Why we need the 4X4 model?

  • To solve these three primary challenges that we face as communicators:
    1. The conversation prism – we are now living in a gala land model of the web (Drew Davis), your website is not the centre of the universe, so if you want your content to be consumed by your audience, you need to understand where the conversations are happening and where people are looking for content.  
    2. We now generate more data every two days than from the dawn of civilisation through 2003 – Eric Schmidt
    3. “I’m not being edutained!”
  • The solution – there are design solutions to these challenges
    1. To understand that your audience is scanning for content. The design solution is to put certain things on your webpage to draw the eye to the content you want to draw the eye to. Be strategic, you can put a face on a page which will not only draw them to look at the face, but they will also look the content the face is looking at.
    2. The 4X4 model for knowledge content.

Lecture Pod 01: Introduction to Data Visualisation – Infographics & Data Visualisation

What is data?

  • Data is a measurement.
  • Data are values of qualitive or quantitative variables belonging to a set of items.
  • Data are typically the results of measurements and can be visualised using graphs or images.
  • The terms data, information and knowledge are frequently used for overlapping concepts.
  • Data by itself carries no meaning; for data to become information it must be interpreted and take on a meaning.

What is data visualisation?

  • Data visualisation is the visualisation of data.
  • Data visualisation is viewed by many disciplines as a modern equivalent of visual communication.
  • It involves the creation and study of the visual representation of data. This is further explained through the words of Michael Friendly (2008) as,

“information that has been abstracted in some schematic form, including attributes or variables for the units of information”.

  • Data visualisation is one of the steps in analysing data and presenting it to users.
  • The primary goal of visualisation is to communicate information clearly and efficiently using statistical graphics, plots and information graphics.  

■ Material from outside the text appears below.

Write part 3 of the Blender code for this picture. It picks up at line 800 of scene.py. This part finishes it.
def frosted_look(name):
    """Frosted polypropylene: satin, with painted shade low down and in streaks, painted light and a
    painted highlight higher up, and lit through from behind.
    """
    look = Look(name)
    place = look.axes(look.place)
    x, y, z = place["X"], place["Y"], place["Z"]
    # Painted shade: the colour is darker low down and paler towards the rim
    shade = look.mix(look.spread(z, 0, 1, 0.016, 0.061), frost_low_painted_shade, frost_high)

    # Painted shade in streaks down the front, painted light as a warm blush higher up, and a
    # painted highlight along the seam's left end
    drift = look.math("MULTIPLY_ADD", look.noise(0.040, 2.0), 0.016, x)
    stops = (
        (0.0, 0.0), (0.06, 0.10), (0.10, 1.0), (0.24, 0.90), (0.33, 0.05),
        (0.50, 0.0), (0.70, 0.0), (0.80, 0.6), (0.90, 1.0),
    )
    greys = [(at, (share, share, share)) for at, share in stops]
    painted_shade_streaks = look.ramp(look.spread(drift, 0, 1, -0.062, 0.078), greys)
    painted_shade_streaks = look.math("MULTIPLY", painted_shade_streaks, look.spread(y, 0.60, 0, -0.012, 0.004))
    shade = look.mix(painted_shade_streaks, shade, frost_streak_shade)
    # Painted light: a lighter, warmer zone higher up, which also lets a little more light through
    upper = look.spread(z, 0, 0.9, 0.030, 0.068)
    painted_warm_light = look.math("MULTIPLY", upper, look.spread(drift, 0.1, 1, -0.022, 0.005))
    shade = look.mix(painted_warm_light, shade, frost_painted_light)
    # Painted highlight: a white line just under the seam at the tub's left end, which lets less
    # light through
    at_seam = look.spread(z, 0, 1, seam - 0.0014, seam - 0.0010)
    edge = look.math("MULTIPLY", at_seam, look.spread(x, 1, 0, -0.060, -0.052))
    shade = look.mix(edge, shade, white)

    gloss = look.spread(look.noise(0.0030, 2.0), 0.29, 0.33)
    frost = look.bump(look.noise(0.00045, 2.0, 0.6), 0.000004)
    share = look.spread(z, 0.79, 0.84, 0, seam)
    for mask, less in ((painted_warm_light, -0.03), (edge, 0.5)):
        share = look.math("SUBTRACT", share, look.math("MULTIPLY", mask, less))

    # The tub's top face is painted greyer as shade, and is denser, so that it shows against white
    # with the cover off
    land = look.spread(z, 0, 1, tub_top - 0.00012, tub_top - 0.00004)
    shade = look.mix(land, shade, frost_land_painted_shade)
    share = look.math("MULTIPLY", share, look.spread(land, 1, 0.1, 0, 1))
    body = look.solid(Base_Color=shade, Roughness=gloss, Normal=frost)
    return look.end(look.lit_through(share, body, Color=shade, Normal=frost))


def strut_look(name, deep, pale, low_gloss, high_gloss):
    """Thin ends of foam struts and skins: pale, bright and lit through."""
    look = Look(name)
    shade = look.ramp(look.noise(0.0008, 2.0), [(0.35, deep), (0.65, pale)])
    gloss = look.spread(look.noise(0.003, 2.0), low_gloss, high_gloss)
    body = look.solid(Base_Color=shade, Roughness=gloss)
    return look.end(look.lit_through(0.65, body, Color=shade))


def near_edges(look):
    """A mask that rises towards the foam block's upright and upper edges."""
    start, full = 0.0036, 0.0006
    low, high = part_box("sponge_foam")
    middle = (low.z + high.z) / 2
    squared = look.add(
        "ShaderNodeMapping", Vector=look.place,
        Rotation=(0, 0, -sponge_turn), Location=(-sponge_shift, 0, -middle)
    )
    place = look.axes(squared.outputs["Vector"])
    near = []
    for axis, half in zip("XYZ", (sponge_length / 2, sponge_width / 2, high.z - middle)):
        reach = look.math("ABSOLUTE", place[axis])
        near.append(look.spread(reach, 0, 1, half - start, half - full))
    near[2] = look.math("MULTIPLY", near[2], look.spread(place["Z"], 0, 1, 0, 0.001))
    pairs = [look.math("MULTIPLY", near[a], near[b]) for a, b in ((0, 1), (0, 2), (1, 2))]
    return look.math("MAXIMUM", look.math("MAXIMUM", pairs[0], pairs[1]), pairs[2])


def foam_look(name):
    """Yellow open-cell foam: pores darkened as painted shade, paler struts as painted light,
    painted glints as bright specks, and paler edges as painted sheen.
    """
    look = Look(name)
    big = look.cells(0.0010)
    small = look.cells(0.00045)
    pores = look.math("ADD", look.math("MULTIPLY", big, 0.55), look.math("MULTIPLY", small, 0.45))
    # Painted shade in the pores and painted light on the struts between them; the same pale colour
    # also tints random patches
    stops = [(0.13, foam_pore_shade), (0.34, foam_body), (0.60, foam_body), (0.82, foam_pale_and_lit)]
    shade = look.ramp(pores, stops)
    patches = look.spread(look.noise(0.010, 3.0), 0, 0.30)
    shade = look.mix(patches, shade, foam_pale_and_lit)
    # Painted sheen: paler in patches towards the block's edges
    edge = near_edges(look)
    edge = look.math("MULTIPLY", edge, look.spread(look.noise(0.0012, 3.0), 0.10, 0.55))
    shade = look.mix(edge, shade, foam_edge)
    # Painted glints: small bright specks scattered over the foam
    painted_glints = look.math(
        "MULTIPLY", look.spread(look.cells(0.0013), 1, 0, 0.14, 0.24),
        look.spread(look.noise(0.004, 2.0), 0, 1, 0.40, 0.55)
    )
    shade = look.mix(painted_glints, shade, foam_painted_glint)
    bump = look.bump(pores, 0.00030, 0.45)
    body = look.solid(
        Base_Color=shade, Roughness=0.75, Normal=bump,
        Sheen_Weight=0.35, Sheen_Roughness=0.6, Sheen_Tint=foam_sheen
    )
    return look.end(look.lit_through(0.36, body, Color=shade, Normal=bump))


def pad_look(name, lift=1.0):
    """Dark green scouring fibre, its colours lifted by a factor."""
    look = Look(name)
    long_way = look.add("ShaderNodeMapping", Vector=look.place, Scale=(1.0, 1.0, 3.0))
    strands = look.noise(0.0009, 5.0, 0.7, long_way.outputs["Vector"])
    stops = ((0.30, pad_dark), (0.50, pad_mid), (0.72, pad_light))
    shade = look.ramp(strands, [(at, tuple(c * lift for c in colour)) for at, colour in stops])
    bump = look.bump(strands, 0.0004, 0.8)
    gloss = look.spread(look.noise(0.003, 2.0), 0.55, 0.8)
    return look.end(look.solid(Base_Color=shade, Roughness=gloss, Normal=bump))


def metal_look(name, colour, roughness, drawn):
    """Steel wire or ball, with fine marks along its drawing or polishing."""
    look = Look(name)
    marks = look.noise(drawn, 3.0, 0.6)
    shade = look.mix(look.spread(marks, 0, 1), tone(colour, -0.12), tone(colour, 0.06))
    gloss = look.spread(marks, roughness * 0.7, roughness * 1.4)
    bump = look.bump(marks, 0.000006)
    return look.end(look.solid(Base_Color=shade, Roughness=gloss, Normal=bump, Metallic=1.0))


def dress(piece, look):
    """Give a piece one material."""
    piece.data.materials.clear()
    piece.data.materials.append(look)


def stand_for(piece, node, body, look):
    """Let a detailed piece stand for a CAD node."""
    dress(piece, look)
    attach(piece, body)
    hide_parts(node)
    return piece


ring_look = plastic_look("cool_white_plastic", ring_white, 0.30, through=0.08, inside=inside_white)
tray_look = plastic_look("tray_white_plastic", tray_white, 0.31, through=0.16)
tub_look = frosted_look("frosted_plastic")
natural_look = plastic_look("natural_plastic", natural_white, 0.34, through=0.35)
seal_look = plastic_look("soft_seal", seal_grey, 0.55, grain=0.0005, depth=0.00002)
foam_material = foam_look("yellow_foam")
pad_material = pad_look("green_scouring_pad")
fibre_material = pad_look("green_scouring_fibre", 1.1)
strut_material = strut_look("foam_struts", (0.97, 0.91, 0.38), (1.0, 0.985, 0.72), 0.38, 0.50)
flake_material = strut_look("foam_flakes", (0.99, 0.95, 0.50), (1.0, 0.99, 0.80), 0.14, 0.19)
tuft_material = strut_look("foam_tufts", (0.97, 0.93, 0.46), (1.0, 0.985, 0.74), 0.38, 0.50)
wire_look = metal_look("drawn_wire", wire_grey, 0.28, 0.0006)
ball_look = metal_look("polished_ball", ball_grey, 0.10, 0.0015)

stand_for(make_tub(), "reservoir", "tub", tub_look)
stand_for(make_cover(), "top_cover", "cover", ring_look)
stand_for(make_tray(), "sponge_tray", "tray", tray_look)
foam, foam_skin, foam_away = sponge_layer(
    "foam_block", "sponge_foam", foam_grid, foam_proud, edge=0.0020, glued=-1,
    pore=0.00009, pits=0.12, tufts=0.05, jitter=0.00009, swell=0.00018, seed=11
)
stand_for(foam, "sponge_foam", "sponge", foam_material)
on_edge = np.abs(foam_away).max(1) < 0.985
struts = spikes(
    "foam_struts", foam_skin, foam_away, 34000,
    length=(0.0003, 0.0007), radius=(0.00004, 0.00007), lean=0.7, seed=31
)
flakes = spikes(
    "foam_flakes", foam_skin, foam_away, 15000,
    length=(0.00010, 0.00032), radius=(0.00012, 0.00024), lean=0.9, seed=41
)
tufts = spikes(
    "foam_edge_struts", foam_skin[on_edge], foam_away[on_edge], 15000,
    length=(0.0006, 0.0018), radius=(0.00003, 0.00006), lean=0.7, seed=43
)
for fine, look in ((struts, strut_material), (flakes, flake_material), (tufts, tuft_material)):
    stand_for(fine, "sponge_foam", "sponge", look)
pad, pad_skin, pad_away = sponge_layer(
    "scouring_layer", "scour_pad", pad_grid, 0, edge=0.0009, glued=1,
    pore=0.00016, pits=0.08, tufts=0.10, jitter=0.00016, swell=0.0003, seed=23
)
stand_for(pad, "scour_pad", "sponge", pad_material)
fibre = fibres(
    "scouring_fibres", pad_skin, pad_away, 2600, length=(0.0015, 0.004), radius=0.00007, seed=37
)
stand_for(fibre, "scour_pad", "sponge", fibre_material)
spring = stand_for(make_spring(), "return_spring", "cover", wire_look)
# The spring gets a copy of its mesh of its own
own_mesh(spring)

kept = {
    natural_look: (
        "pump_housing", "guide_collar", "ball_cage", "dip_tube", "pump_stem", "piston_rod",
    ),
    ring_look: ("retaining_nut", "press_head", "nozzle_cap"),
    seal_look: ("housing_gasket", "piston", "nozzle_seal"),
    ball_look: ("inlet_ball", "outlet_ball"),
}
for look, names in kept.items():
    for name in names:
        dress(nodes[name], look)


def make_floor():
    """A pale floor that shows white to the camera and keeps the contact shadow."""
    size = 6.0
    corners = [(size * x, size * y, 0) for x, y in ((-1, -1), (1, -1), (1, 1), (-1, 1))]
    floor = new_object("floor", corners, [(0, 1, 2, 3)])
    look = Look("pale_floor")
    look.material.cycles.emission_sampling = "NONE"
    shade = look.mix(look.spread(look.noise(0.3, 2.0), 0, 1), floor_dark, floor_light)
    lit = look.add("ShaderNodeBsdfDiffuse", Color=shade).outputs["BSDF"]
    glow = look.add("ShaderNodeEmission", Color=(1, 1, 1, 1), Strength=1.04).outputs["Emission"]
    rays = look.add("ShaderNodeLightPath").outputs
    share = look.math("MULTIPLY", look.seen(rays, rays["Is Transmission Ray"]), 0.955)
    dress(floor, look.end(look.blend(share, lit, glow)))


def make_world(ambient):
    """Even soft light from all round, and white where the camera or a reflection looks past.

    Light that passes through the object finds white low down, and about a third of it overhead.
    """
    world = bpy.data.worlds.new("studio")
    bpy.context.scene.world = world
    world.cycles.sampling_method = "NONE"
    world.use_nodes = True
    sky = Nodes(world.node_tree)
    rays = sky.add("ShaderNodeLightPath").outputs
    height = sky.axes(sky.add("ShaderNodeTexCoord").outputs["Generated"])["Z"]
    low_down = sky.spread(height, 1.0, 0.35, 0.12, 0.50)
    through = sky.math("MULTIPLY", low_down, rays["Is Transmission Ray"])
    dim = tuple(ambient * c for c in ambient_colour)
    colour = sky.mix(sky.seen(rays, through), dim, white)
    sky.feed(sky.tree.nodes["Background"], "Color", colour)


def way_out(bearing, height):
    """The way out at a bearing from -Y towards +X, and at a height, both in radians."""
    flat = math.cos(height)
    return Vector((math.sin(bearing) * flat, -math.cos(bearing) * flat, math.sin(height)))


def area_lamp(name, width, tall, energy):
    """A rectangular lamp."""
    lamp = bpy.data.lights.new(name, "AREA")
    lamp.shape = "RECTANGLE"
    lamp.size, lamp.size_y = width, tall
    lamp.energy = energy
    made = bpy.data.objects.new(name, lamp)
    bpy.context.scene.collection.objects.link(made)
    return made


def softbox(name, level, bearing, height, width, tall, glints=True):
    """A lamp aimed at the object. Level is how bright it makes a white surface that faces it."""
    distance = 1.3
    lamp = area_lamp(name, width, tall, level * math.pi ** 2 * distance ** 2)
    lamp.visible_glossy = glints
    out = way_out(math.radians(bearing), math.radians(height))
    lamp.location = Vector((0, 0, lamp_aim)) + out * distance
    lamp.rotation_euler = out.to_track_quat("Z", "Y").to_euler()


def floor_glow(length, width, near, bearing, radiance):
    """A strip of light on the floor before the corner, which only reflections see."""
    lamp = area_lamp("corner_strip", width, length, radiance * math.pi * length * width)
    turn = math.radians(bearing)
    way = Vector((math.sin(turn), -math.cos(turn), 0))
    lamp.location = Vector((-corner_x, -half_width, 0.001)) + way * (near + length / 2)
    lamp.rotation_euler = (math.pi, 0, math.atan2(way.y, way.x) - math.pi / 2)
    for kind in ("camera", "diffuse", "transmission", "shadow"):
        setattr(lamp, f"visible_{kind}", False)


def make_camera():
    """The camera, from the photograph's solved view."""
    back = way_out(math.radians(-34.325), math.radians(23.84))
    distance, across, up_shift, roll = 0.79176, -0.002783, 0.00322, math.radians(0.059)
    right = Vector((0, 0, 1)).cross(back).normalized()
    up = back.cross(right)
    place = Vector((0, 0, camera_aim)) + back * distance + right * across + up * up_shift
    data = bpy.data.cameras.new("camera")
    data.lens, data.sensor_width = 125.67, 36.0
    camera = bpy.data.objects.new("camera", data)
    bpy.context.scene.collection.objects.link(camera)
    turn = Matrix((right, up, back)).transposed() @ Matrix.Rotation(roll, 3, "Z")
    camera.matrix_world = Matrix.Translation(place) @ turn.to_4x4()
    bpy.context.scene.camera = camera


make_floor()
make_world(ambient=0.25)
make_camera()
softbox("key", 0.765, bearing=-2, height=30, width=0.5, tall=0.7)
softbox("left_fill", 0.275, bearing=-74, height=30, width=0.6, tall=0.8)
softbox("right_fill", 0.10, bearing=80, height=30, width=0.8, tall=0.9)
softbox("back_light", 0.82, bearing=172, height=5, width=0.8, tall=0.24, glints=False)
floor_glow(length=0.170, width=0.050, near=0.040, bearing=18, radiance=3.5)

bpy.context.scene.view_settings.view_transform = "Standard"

Information graphics v data visualisation

  • Not all information visualisations are based on data, but all data visualisations are information visualisations.
  • Infographics are not based on data.
  • Effective visualisations help users analyse and reason about data and evidence.
  • Visualisations make complex data more accessible along with easy to understand and use.
  • Data visualisation is both an art and a science.
  • The focus of data visualisation is choosing the right visualisation type for different data sets. As well as wrangling data which is organising data so it can be used in our visualisations.
  • Wrangling data is the of process cleaning and unifying complex data sets for analysis to create ease in transforming and mapping data sets into visualisations that has an intended purpose.

Types of data visualisations

  • Bar chart – best used for communicating two variables
  • Line chart – best used for data over time
  • In using a basic chart your audience knows them well, which means they can be immediately recognised by them, they know how to read them and they won’t be confused by them.
  • We need to ensure we understand our audience and how they read images and take this in account when designing visualisations.

Reflection

Data visualisation is the graphical representation of information and data. It is another form of visual art that is aimed to convey useful information in an engaging way. A chart enables us to quickly see trends and outliers. If we can see something, we interpret it quickly. Data visualisation is storytelling with a purpose. A spreadsheet of data can be hard to process and can be overwhelming to look at. Data visualisations are a much more effective and intuitive way to convey information.